Install WebSocket server and specify its URL in the configuration:

# For development it's likely the localhost

# config/environments/development.rb
config.action_cable.url = "ws://localhost:8080/cable"

# For production it's likely to have a sub-domain and secure connection

# config/environments/production.rb
config.action_cable.url = "wss://ws.example.com/cable"

Now you can start AnyCable RPC server for your application:

$ bundle exec anycable
#> Starting AnyCable gRPC server (pid: 48111)
#> Serving Rails application from ./config/environment.rb

# don't forget to provide Rails env in production
$ RAILS_ENV=production bundle exec anycable

NOTE: you don't need to specify -r option (see CLI docs), your application would be loaded from config/environment.rb.
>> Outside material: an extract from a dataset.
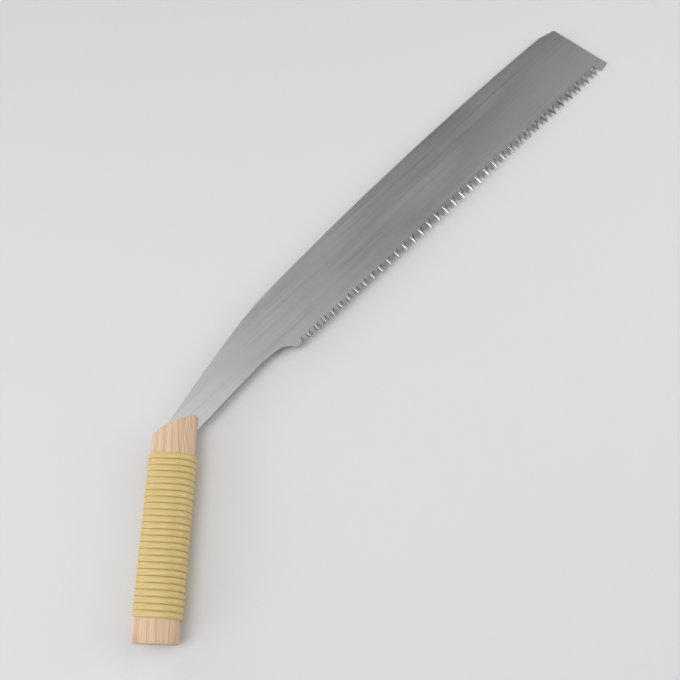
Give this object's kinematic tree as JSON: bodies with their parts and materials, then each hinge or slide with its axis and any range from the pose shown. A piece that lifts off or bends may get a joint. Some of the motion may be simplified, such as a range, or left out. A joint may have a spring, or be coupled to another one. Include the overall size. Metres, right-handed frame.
{
  "type": "pull saw",
  "caption": "Bent-neck pull saw with a long toothed steel blade, a two-part wooden handle and a rattan wrap.",
  "frame": {"origin": "centre of the handle's butt face, on the blade's middle plane", "axes": "+Y along the handle from butt to head, +Z square to the blade's side, +X towards the toothed side"},
  "size_m": [0.3689, 0.5165, 0.0254],
  "materials": {
    "blade_steel": "brushed along the blade",
    "handle_wood": "bare planed softwood",
    "nail_steel": "plain wire",
    "rattan": "glossy natural skin"
  },
  "bodies": {
    "root": {"saw_blade": "blade_steel", "handle_upper_half": "handle_wood", "handle_lower_half": "handle_wood", "tang_nails": "nail_steel", "rattan_wrap": "rattan"}
  },
  "joints": []
}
And, finally, run AnyCable WebSocket server, e.g. anycable-go:

$ anycable-go --host=localhost --port=8080

INFO 2019-08-07T16:37:46.387Z context=main Starting AnyCable v1.4.0-13-gd421927 (with mruby 1.2.0 (2015-11-17)) (pid: 1362)
INFO 2019-08-07T16:37:46.387Z context=main Handle WebSocket connections at /cable
INFO 2019-08-07T16:37:46.388Z context=http Starting HTTP server at localhost:8080

You can store AnyCable-specific configuration in YAML file (similar to Action Cable one):

# config/anycable.yml
development:
  redis_url: redis://localhost:6379/1
production:
  redis_url: redis://my.redis.io:6379/1

Or you can use the environment variables (or anything else supported by anyway_config).

Server installation

You can install AnyCable-Go server using one of the multiple ways.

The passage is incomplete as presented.